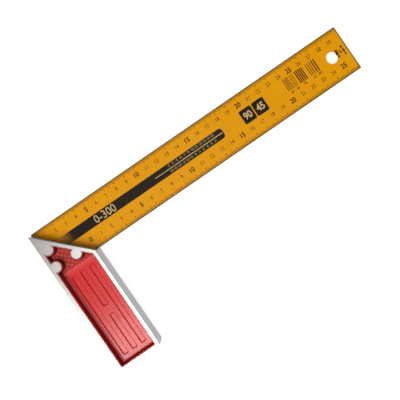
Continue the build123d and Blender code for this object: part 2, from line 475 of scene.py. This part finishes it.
class Ink(Enum):
    """The inks that the blade is screen-printed with: name of the finish and colour.

    Broad areas are black. Fine lines and figures have a thinner film, which looks brown on the yellow.
    """

    BLACK = ("screen_printed_black_ink", "#1C1308")
    BROWN = ("screen_printed_brown_black_ink", "#42190A")
    CREAM = ("screen_printed_cream_ink", "#C9A96C")

    def material(self) -> bpy.types.Material:
        """Gives the ink as a material, which is made when it is first asked for.

        Returns:
            The material.
        """
        name, colour = self.value
        found = bpy.data.materials.get(name)
        if found:
            return found
        material, tree, surface = new_material(name)
        place = put(tree, "TexCoord").outputs["Object"]
        tree.links.new(InkFilm().shader(tree, place, linear(colour)), surface)
        return material


# ---------------------------------------------------------------- small helpers for modelling
def deselect() -> None:
    """Leaves nothing selected."""
    for thing in bpy.context.view_layer.objects:
        thing.select_set(False)


def settle(piece: bpy.types.Object, place: Matrix) -> None:
    """Puts a mesh where a matrix says, with its place in its mesh and its object at the origin.

    Args:
        piece: The mesh.
        place: Where it goes.
    """
    piece.data.transform(piece.matrix_basis)
    piece.matrix_basis = Matrix.Identity(4)
    piece.data.transform(place)


def join(pieces: list[bpy.types.Object], name: str) -> bpy.types.Object:
    """Joins meshes into one.

    Args:
        pieces: The meshes.
        name: The name of the mesh that they become.

    Returns:
        The joined mesh.
    """
    deselect()
    for piece in pieces:
        piece.select_set(True)
    bpy.context.view_layer.objects.active = pieces[0]
    if len(pieces) > 1:
        bpy.ops.object.join()
    whole = bpy.context.view_layer.objects.active
    whole.name = name
    whole.data.name = name
    return whole


def clean(piece: bpy.types.Object) -> None:
    """Merges a mesh's doubled points and turns its faces outwards.

    Args:
        piece: The mesh.
    """
    deselect()
    piece.select_set(True)
    bpy.context.view_layer.objects.active = piece
    bpy.ops.object.mode_set(mode="EDIT")
    bpy.ops.mesh.select_all(action="SELECT")
    bpy.ops.mesh.remove_doubles(threshold=SAME_POINT)
    bpy.ops.mesh.normals_make_consistent(inside=False)
    bpy.ops.object.mode_set(mode="OBJECT")


def slab(length: float, width: float, height: float) -> bpy.types.Object:
    """Adds a flat block on the plane z = 0, centred on the origin.

    Args:
        length: Its size along X.
        width: Its size along Y.
        height: Its size along Z.

    Returns:
        The block.
    """
    deselect()
    bpy.ops.mesh.primitive_cube_add(size=1.0)
    block = bpy.context.object
    size = Matrix.Diagonal((length, width, height, 1))
    settle(block, Matrix.Translation((0, 0, height / 2)) @ size)
    return block


def open_with(piece: bpy.types.Object, kind: str, wanted: Callable[..., bool]) -> None:
    """Opens a mesh in edit mode with only some of its edges or faces selected.

    Args:
        piece: The mesh.
        kind: Either edges or faces.
        wanted: Says whether an edge or face is to be selected.
    """
    deselect()
    piece.select_set(True)
    bpy.context.view_layer.objects.active = piece
    bpy.ops.object.mode_set(mode="EDIT")
    bpy.ops.mesh.select_mode(type=kind[:-1].upper())
    bpy.ops.mesh.select_all(action="DESELECT")
    mesh = bmesh.from_edit_mesh(piece.data)
    for part in getattr(mesh, kind):
        if wanted(part):
            part.select_set(True)
    bmesh.update_edit_mesh(piece.data)


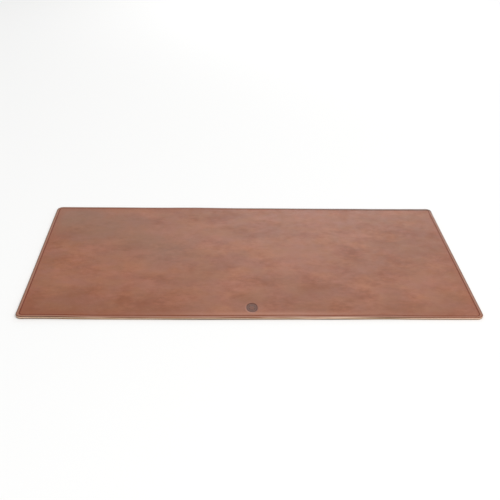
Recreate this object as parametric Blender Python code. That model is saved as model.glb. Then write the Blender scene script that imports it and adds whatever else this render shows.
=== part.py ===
"""Leather desk mat: two plies of leather glued together. Metres, +Z up, lying on its underside.

The origin is the middle of the underside. The long side runs along X, and the front edge,
which carries the pressed mark, faces -Y. From the desk up, the stack is a suede backing, the
film of adhesive that joins the plies, and the dyed leather panel that one writes on.
"""

import math

import bmesh
import bpy

# Driving dimensions of the whole mat
LENGTH = 0.800
DEPTH = 0.400
CORNER_RADIUS = 0.012
CORNER_STEPS = 8

# The stack, from the desk up
BACKING_THICKNESS = 0.0012
FILM_THICKNESS = 0.0003
PANEL_THICKNESS = 0.0024
PLY_CLEARANCE = 0.0003

BACKING_BOTTOM = 0.0
BACKING_TOP = BACKING_BOTTOM + BACKING_THICKNESS
FILM_BOTTOM = BACKING_TOP + PLY_CLEARANCE
FILM_TOP = FILM_BOTTOM + FILM_THICKNESS
PANEL_BOTTOM = FILM_TOP + PLY_CLEARANCE
PANEL_TOP = PANEL_BOTTOM + PANEL_THICKNESS

# Edges: the panel's upper edge and the backing's lower edge are rounded over, and the
# adhesive stops short of the cut edge
PANEL_ROUNDING = 0.0008
BACKING_ROUNDING = 0.0003
ROUNDING_STEPS = 3
FILM_INSET = 0.001

# The creased line, a half-round groove parallel to the edge
CREASE_INSET = 0.006
CREASE_WIDTH = 0.0014
CREASE_DEPTH = 0.0005
CREASE_STEPS = 6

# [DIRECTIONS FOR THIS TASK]
Repeat exactly the lines from the line containing "Recreate this object" through the end of the listing above; both boundary lines are part of the output.

# [RESULT FOR THIS TASK]
Recreate this object as parametric Blender Python code. That model is saved as model.glb. Then write the Blender scene script that imports it and adds whatever else this render shows.
=== part.py ===
"""Leather desk mat: two plies of leather glued together. Metres, +Z up, lying on its underside.

The origin is the middle of the underside. The long side runs along X, and the front edge,
which carries the pressed mark, faces -Y. From the desk up, the stack is a suede backing, the
film of adhesive that joins the plies, and the dyed leather panel that one writes on.
"""

import math

import bmesh
import bpy

# Driving dimensions of the whole mat
LENGTH = 0.800
DEPTH = 0.400
CORNER_RADIUS = 0.012
CORNER_STEPS = 8

# The stack, from the desk up
BACKING_THICKNESS = 0.0012
FILM_THICKNESS = 0.0003
PANEL_THICKNESS = 0.0024
PLY_CLEARANCE = 0.0003

BACKING_BOTTOM = 0.0
BACKING_TOP = BACKING_BOTTOM + BACKING_THICKNESS
FILM_BOTTOM = BACKING_TOP + PLY_CLEARANCE
FILM_TOP = FILM_BOTTOM + FILM_THICKNESS
PANEL_BOTTOM = FILM_TOP + PLY_CLEARANCE
PANEL_TOP = PANEL_BOTTOM + PANEL_THICKNESS

# Edges: the panel's upper edge and the backing's lower edge are rounded over, and the
# adhesive stops short of the cut edge
PANEL_ROUNDING = 0.0008
BACKING_ROUNDING = 0.0003
ROUNDING_STEPS = 3
FILM_INSET = 0.001

# The creased line, a half-round groove parallel to the edge
CREASE_INSET = 0.006
CREASE_WIDTH = 0.0014
CREASE_DEPTH = 0.0005
CREASE_STEPS = 6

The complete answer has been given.